S.Y. Endurance ice-bound in the Weddell Sea, 1915
oil on canvas, unframed
14 x 20in. (35.6 x 50.8cm.)
The Endurance was trapped by ice in the Weddell Sea on 20 January 1915 just sixty miles short of her destination at Vahsel Bay and remained trapped, drifting slowly northwards for one thousand miles with the ice, until it was crushed on 27 October.

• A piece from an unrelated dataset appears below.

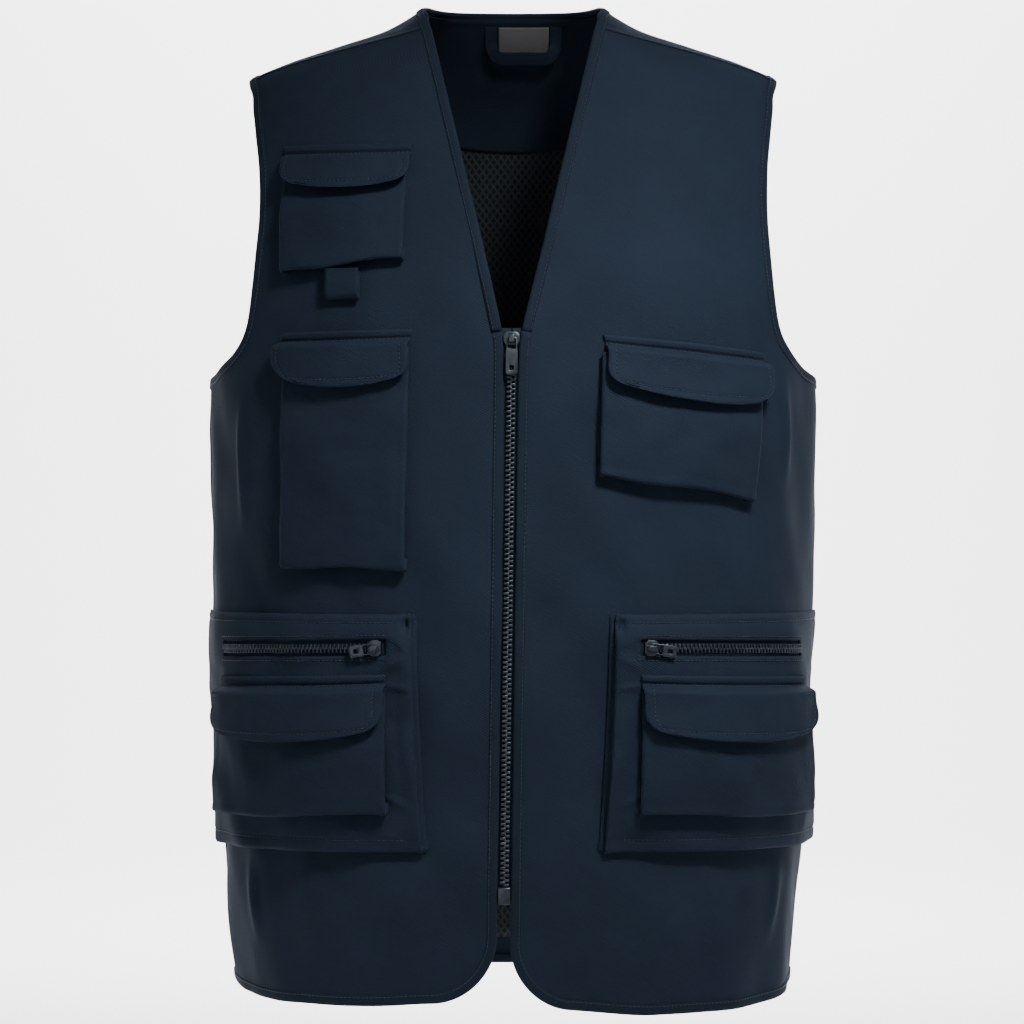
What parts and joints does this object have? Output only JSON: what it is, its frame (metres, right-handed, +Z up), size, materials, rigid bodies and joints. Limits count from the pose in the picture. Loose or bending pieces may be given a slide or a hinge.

For much of the winter, the ship became a shore station with the dogs kennelled in 'dogloos' on the surrounding ice along with a variety of stores and cargo, and to pass the time, sledging teams led by Wild, McIlroy, Hurley, Macklin, Crean and Marston went out onto the ice: 'The ice-sheet, stretching away a thousand miles to the north, was always changing... The vessel itself was the connecting link between the vast lifeless solitudes of the south and the living humanity of the north. It was a symbol to all of us, but to me it had a further interest, for, as a factor in any pictorial composition, it was invaluable... by daylight, the skies were a sublime spectacle. At times the dome of heaven was iridescent, like a lustrous shell in which the mist-veiled sun reposed like a dazzling pearl.' (F. Hurley, Shackleton's Argonauts, Sydney, 1948, pp. 45-6).